El público en el estadio de Kinshasa, repleto de una multitud enfervorizada, no podía creer lo que estaba viendo: Alí golpeaba, bailaba, se agarraba a Foreman, lo desesperaba. El campeón estaba desconcertado. La gente gritaba Alí bomayé (Alí, mátalo). Nunca tanta gente había gritado impulsada por un único deseo. Nunca como entonces tanta gente fue consciente de estar siendo parte activa de un hito, de una leyenda.

Porque al final Alí noqueó a Foreman, y recuperó el campeonato del mundo de los pesados, algo que nadie había conseguido antes. Y entonces se dirigió a los periodistas de las primeras filas, agolpados alrededor de ring:

-¿Qué os dije? Os dije que ganaría. Os lo dije: soy el más grande.
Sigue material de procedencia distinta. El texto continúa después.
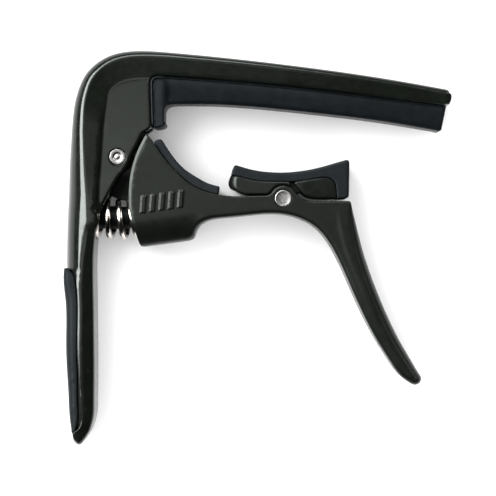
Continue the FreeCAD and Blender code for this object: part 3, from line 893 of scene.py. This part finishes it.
def turned_pin(name, centre, top, end, body, node):
    """A pin with the same turned end on both faces: end is (radius, z from the top)."""
    upper = [(r, top + z) for r, z in end]
    mesh = lathe(name, centre, [(r, -z) for r, z in upper] + upper[::-1])
    piece(mesh, body, node, STEEL, sharp=50)


def build_pins():
    """The hinge pin has a bright rim, a flat ring and a dished middle; the shoe pin is plain."""
    turned_pin("hinge_pin_turned", HINGE, TOP - PLATFORM_DROP + 0.02, [
        (0.0, -0.14), (0.2, -0.15), (0.34, -0.2), (0.42, -0.27), (0.7, -0.28), (0.86, -0.2),
        (0.95, -0.11), (1.2, -0.105), (1.42, -0.10), (1.48, 0.0), (1.54, -0.01), (1.64, -0.12),
        (1.69, -0.3), (1.7, -0.9)],
        "frame", "hinge_pin")
    turned_pin("rocker_pin_turned", SHOE_PIN, LEVER_TOP + 0.05, [
        (0.0, -0.1), (0.7, -0.1), (1.35, -0.07), (1.55, 0.0), (1.66, -0.02), (1.76, -0.12),
        (1.8, -0.3), (1.8, -0.9)], "lever", "rocker_pin")


COIL_R = COIL_OUTER_R - WIRE_R
PITCH, CLOSED_PITCH = 2.57, 1.35
FRONT_STRAND = 5.5                     # one strand crosses the upper face this far from the seat


def spring_path(s):
    """Centre and direction of the spring s mm from its seat, and where its bend ends.

    It is one arc from the seat to the mouth of the lever's bore, and goes straight down the bore.
    """
    radius = math.dist(SPRING_SEAT, BORE_MOUTH) / 2 / math.sin((BORE_RISE - SEAT_TURN) / 2)
    bend = radius * (BORE_RISE - SEAT_TURN)
    turn = SEAT_TURN + min(s, bend) / radius
    u = SPRING_SEAT[0] + radius * (math.sin(turn) - math.sin(SEAT_TURN))
    v = SPRING_SEAT[1] - radius * (math.cos(turn) - math.cos(SEAT_TURN))
    rest = max(0.0, s - bend)
    return (u + rest * math.cos(turn), v + rest * math.sin(turn)), turn, bend


def build_spring_guide():
    """A tapered guide from the seat into the coil, which keeps the spring in line."""
    length, root, tip, lift = 7.4, 2.55, 2.3, 0.33
    steps, count = 12, 40
    profile = [(root + (tip - root) * k / steps, length * k / steps) for k in range(steps + 1)]
    profile += [(tip - 0.15, length + 0.25), (tip - 0.5, length + 0.4), (0.7, length + 0.42)]
    verts = []
    for radius, s in profile:
        (u, v), turn, _ = spring_path(s)
        for k in range(count):
            angle = 2 * math.pi * k / count
            side, rise = lift + radius * math.cos(angle), radius * math.sin(angle)
            verts.append(place(u - math.sin(turn) * side, v + math.cos(turn) * side, rise))
    obj = shown(ring_mesh("spring_guide", verts, count), NYLON)
    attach(obj, "frame")


def build_spring():
    """A coil of round wire, with closed end turns, from the frame's seat to the bore's floor."""
    steps, sides = 900, 14
    margin = WIRE_R + 0.05
    s = np.linspace(margin, spring_path(0)[2] + BORE_DEPTH - margin, steps + 1)
    to_end = np.minimum(s - s[0], s[-1] - s)
    pitch = CLOSED_PITCH + (PITCH - CLOSED_PITCH) * smoothstep((to_end - 0.2) / 0.7)
    phase = np.cumsum(2 * math.pi * (s[1] - s[0]) / pitch)
    phase += math.pi / 2 - np.interp(FRONT_STRAND, s, phase)
    centres, wire = [], []
    for here, angle in zip(s, phase):
        (u, v), turn, _ = spring_path(here)
        across, rise = COIL_R * math.cos(angle), COIL_R * math.sin(angle)
        centres.append(Vector((u, v, 0)))
        wire.append(centres[-1] + Vector((-math.sin(turn) * across, math.cos(turn) * across, rise)))
    verts = []
    for i, p in enumerate(wire):
        ahead = (wire[min(i + 1, steps)] - wire[max(i - 1, 0)]).normalized()
        out = p - centres[i]
        out = (out - ahead * out.dot(ahead)).normalized()
        side = ahead.cross(out)
        for k in range(sides):
            turn = 2 * math.pi * k / sides
            verts.append(place(*(p + (out * math.cos(turn) + side * math.sin(turn)) * WIRE_R)))
    obj = shown(ring_mesh("coil_spring", verts, sides), NICKEL, sharp=60)
    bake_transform(obj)
    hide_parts("spring")


def dress_inner_pieces():
    """The bush and the washers stay as CAD made them, with their own materials."""
    inner = {"hinge_bush": BRONZE, "hinge_washer_upper": NYLON, "hinge_washer_lower": NYLON}
    for node, material in inner.items():
        for socket in frame["nodes"][node].material_slots:
            socket.material = material


# ---- stage -----------------------------------------------------------------------------------
CAMERA_HEIGHT = 0.4                    # metres above the middle of the thickness
TABLE_GAP = 0.0002                     # metres between the table and the capo


def build_stage():
    """A wide white table, an evenly pale room, five soft square lights and the camera.

    The room doesn't show in reflections. Four lights shape the capo, and the fifth the table.
    """
    scene = bpy.context.scene
    n = Nodes("pale_floor")
    n.shader.inputs["Base Color"].default_value = (0.92, 0.92, 0.92, 1)
    n.shader.inputs["Emission Color"].default_value = (1, 1, 1, 1)
    n.shader.inputs["Emission Strength"].default_value = 0.03
    n.shader.inputs["Roughness"].default_value = 0.9
    bpy.ops.mesh.primitive_plane_add(size=6, location=(0, 0, -TABLE_GAP))
    floor = bpy.context.object
    floor.name = "floor"
    floor.data.materials.append(n.material)
    world = bpy.data.worlds.new("soft_room")
    world.use_nodes = True
    room = world.node_tree.nodes["Background"]
    room.inputs["Color"].default_value = (1, 1, 1, 1)
    room.inputs["Strength"].default_value = 1.6
    world.cycles_visibility.glossy = False
    scene.world = world
    lights = [soft_light("key", azimuth=160, from_zenith=46, size=0.62, radiance=24.0),
              soft_light("top_light", azimuth=105, from_zenith=48, size=0.5, radiance=12.5),
              soft_light("right_fill", azimuth=42, from_zenith=50, size=0.5, radiance=4.5),
              soft_light("overhead", azimuth=174, from_zenith=6.4, size=0.25, radiance=2.15)]
    table_light = soft_light("table_light", azimuth=140, from_zenith=42, size=0.6, radiance=7.0)
    link_lights(lights, floor, "EXCLUDE")
    link_lights([table_light], floor, "INCLUDE")
    camera = bpy.data.cameras.new("camera")
    camera.sensor_width = 36
    camera.lens = 138
    camera.clip_start = 0.01
    view = bpy.data.objects.new("camera", camera)
    view.location = place(27.5, -19.1) + Vector((0, 0, CAMERA_HEIGHT))
    scene.collection.objects.link(view)
    scene.camera = view
    scene.view_settings.view_transform = "Standard"


def link_lights(lights, obj, state):
    """Make lights leave one object out, or light nothing else, so the table isn't overexposed."""
    group = bpy.data.collections.new("table_" + state.lower())
    group.objects.link(obj)
    group.collection_objects[0].light_linking.link_state = state
    for light in lights:
        light.light_linking.receiver_collection = group


def soft_light(name, azimuth, from_zenith, size, radiance, distance=0.9):
    """A square light aimed at the capo, in the direction given by its azimuth and zenith angle."""
    light = bpy.data.lights.new(name, "AREA")
    light.shape = "SQUARE"
    light.size = size
    light.energy = radiance * math.pi * size ** 2
    obj = bpy.data.objects.new(name, light)
    turn, lean = math.radians(azimuth), math.radians(from_zenith)
    flat = math.sin(lean)
    away = Vector((math.cos(turn) * flat, math.sin(turn) * flat, math.cos(lean)))
    obj.location = away * distance
    obj.rotation_euler = away.to_track_quat("Z", "Y").to_euler()
    bpy.context.scene.collection.objects.link(obj)
    return obj


build_stage()
build_frame()
build_lever()
build_tongue()
build_string_pad()
build_grip()
build_grip_rib()
build_lever_pad()
build_rocker()
build_rocker_pad()
build_pins()
build_spring_guide()
build_spring()
dress_inner_pieces()

bpy.context.view_layer.update()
Nadie lo dudaría ya. Nunca más.

Pero, como siempre, la historia huye de finales felices, así que la vida de Alí no acabó allí. Siguió peleando, mientras los años pasaban su factura, y perdió su título en 1978 ante un boxeador recién llegado al profesionalismo, Leon Spinks. El genio, el más grande, aún tuvo fuerzas para recuperar (¡por tercera vez!) el título en un combate de revancha ante el mismo Spinks, unos meses más tarde. Y luego anunció su retirada (aunque volvió 2 años más tarde, para disputar y perder un par de combates). A partir de entonces, la música se paró, y ya nadie volvió a bailar sobre un ring.
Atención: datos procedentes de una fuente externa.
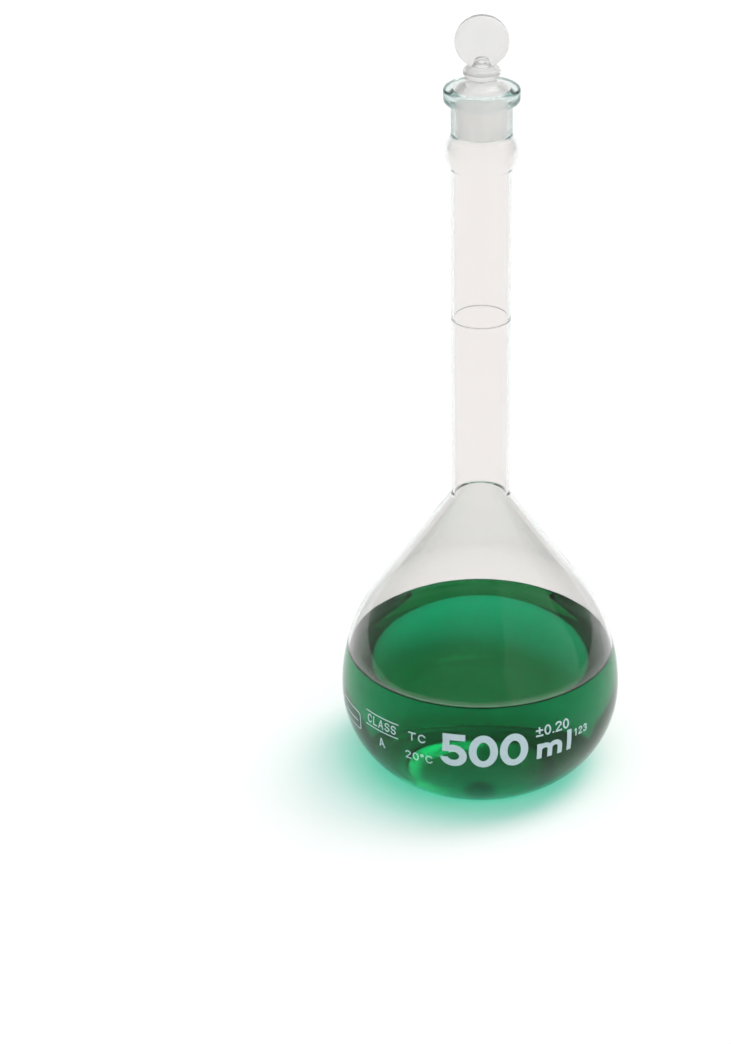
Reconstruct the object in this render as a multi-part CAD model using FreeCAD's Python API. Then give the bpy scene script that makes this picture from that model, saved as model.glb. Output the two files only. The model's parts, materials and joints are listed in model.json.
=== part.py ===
import FreeCAD, Part
import math
import os

from FreeCAD import Vector

# Volumetric flask of 500 ml with a ground glass stopper, in millimetres.
# Z runs up the axis of the flask and z = 0 is the surface that it stands on.
# The printed side faces -Y. Angles round the axis are in degrees from -Y, positive towards +X.

# ---- Driving dimensions -------------------------------------------------

# Bulb: a flat base, a low round belly and a straight shoulder.
CAPACITY = 500_000.0            # mm3 up to the graduation ring
BULB_RADIUS = 50.0
BELLY_HEIGHT = 29.6             # height of the widest circle
LOWER_ARC = 36.0                # radius of the outline below the belly
UPPER_ARC = 63.5                # radius of the outline above the belly
SHOULDER_ANGLE = 35.3           # degrees between the straight shoulder and the axis
BASE_CORNER = 5.5               # rounding between the base and the side
BASE_PUSH_UP = 1.4              # hollow under the middle of the base
STANDING_RING = 2.5             # width of the flat ring that the flask stands on
BULB_WALL = 1.1
BASE_WALL = 1.9
JUNCTION_ROUNDING = 3.0         # where the shoulder runs into the neck
JUNCTION_BORE_ROUNDING = 9.0    # the same place inside, where the glass is thick

# Neck: a drawn tube that widens a little towards the mouth.
NECK_FOOT_RADIUS = 10.15
NECK_HEAD_RADIUS = 10.4
NECK_WALL = 1.3
NECK_START = 110.0              # joint between the bulb and the neck tube
NECK_END = 226.0                # joint between the neck tube and the socket

# Socket: a small round bulge, the ground taper and a thick rim.
BULGE_BOTTOM = 227.8
BULGE_HEIGHT = 233.7
BULGE_TOP = 239.6
BULGE_RADIUS = 12.45
BULGE_WALL = 1.3
SOCKET_RADIUS = 10.35
RIM_TOP = 256.0
RIM_RADIUS = 12.9
RIM_BOTTOM = 250.6              # where the underside of the rim meets the wall
RIM_SLOPE = 0.3                 # how much the underside rises outwards
RIM_ROOT_ROUNDING = 0.7         # between the wall and the underside
RIM_LOWER_ROUNDING = 1.7        # between the underside and the upright edge
RIM_ROUNDING = 0.7              # between the edge and the top
MOUTH_LIP = 1.0                 # depth of the flare at the mouth
MOUTH_FLARE = 0.25
TAPER = 1.0 / 20.0              # radius per height of a 1:10 ground joint
GAUGE_RADIUS = 9.4              # large end of the ground taper
GRIND_LENGTH = 15.6

# Stopper: a tapered plug, a waist, a collar and a flat round head.
TAPER_CLEARANCE = 0.05
PLUG_TOP = 253.6
PLUG_BOTTOM = 239.6
PLUG_EDGE = 0.6                 # rounding at the bottom of the plug
SHOULDER_HEIGHT = 257.6         # where the shoulder of the plug meets the waist
SHOULDER_RADIUS = 6.4
SHOULDER_BULGE = 0.63           # how far the shoulder stands out from a straight cone
WAIST_RADIUS = 5.3
WAIST_HEIGHT = 258.9
COLLAR_RADIUS = 6.3
COLLAR_HEIGHT = 260.9
COLLAR_EDGE_RADIUS = 4.9        # where the round side of the collar meets its sloping top
COLLAR_EDGE_HEIGHT = 263.1
COLLAR_BULGE = (0.5, 0.5)       # how far the side stands out from straight, outwards and up
COLLAR_TOP = 263.9
COLLAR_TOP_RADIUS = 3.0
HEAD_RADIUS = 9.1
HEAD_HEIGHT = 271.9             # centre of the round head
HEAD_THICKNESS = 4.2
HEAD_EDGE = 1.4                 # rounding round both faces of the head
FOOT_WIDTH = 8.0                # web that carries the head on the collar
FOOT_DEPTH = 5.2
FOOT_TOP = 265.4
FOOT_ROUNDING = 2.1             # of the web's upright edges

# Contents: dilute green solution, well below the ring.
LIQUID_LEVEL = 44.6

# Enamel, fired onto the outside of the glass.
ENAMEL = 0.12
RING_WIDTH = 0.5
RING_ENAMEL = 0.08
PRINT_BAND = (20.0, 40.0)       # heights between which the bulb is printed

# Each line of letters: angle where it starts, height of its foot, then the height of a letter,
# the pen and the gap between letters.
FIGURES_LINE = (-16.2, 23.1, 13.1, 2.7, 0.7)
UNIT_M_LINE = (23.7, 24.1, 6.2, 1.9, 0)
UNIT_L_LINE = (37.9, 24.1, 8.3, 1.9, 0)
TOLERANCE_LINE = (23.2, 33.3, 3.9, 0.62, 0.5)
SERIAL_LINE = (41.4, 28.7, 3.0, 0.48, 0.5)
CLASS_LINE = (-52.6, 30.4, 3.4, 0.5, 0.62)
GRADE_LINE = (-46.0, 22.6, 3.9, 0.55, 0)
CALIBRATION_LINE = (-30.2, 30.6, 3.3, 0.5, 0.9)
TEMPERATURE_LINE = (-31.8, 22.5, 3.4, 0.45, 0.7)

# The rules over and under the accuracy class.
RULE_ANGLE = -44.4              # their middle
RULE_HEIGHTS = (29.1, 34.6)
RULE_WIDTH = 16.2
RULE_PEN = 0.42

# The outlined field to write on.
PANEL_ANGLE = -67.2
PANEL_BASE = 23.8
PANEL_WIDTH = 16.0
PANEL_HEIGHT = 7.4
PANEL_PEN = 0.5
PANEL_CORNER = 2.0
PANEL_RULE = 3.1                # height of the rule above the foot of the field


# ---- Outlines and solids of revolution ----------------------------------

def at(radius, height):
    """A point of an outline: distance from the axis and height."""
    return Vector(radius, 0, height)


def line(start, end):
    return Part.LineSegment(start, end).toShape()


def arc(start, middle, end):
    return Part.Arc(start, middle, end).toShape()


def arc_about(centre, radius, start, end):
    """Part of a circle about a centre, its angles in radians from the outward direction."""
    points = []
    for angle in (start, (start + end) / 2, end):
        points.append(centre + at(radius * math.cos(angle), radius * math.sin(angle)))
    return arc(*points)


def eased_corner(before, corner, after, rounding):
    """Where a rounded corner between two straight runs begins, its arc, and where it ends."""
    back = (before - corner).normalize()
    ahead = (after - corner).normalize()
    half_angle = back.getAngle(ahead) / 2
    reach = rounding / math.tan(half_angle)
    inward = (back + ahead).normalize()
    enter = corner + back * reach
    leave = corner + ahead * reach
    middle = corner + inward * (rounding / math.sin(half_angle) - rounding)
    return enter, arc(enter, middle, leave), leave


def revolve(edges):
    """The solid that a closed outline sweeps round the axis."""
    face = Part.Face(Part.Wire(edges))
    return face.revolve(Vector(0, 0, 0), Vector(0, 0, 1), 360)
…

De Alí quedará para siempre su lema, su grito de guerra (Floto como una mariposa, pico como una abeja); sus legendarios combates contra “Smokey” Frazier, en Nueva York y en Manila (Thrilla-in-Manilla); la gesta de recuperar la corona ante Foreman, con 42 años, en Zaire (Rumble-in-the-Jungle); la valentía de enfrentarse a todo y a todos en defensa de sus ideales; sus escándalos, sus excesos.

Pero, por encima de todo, quedará su manera de transformar el boxeo en un arte, en un baile. Quedará su talento, su arrogancia, su coraje. Quedará su leyenda.

Si no fue el más grande, estuvo muy cerca.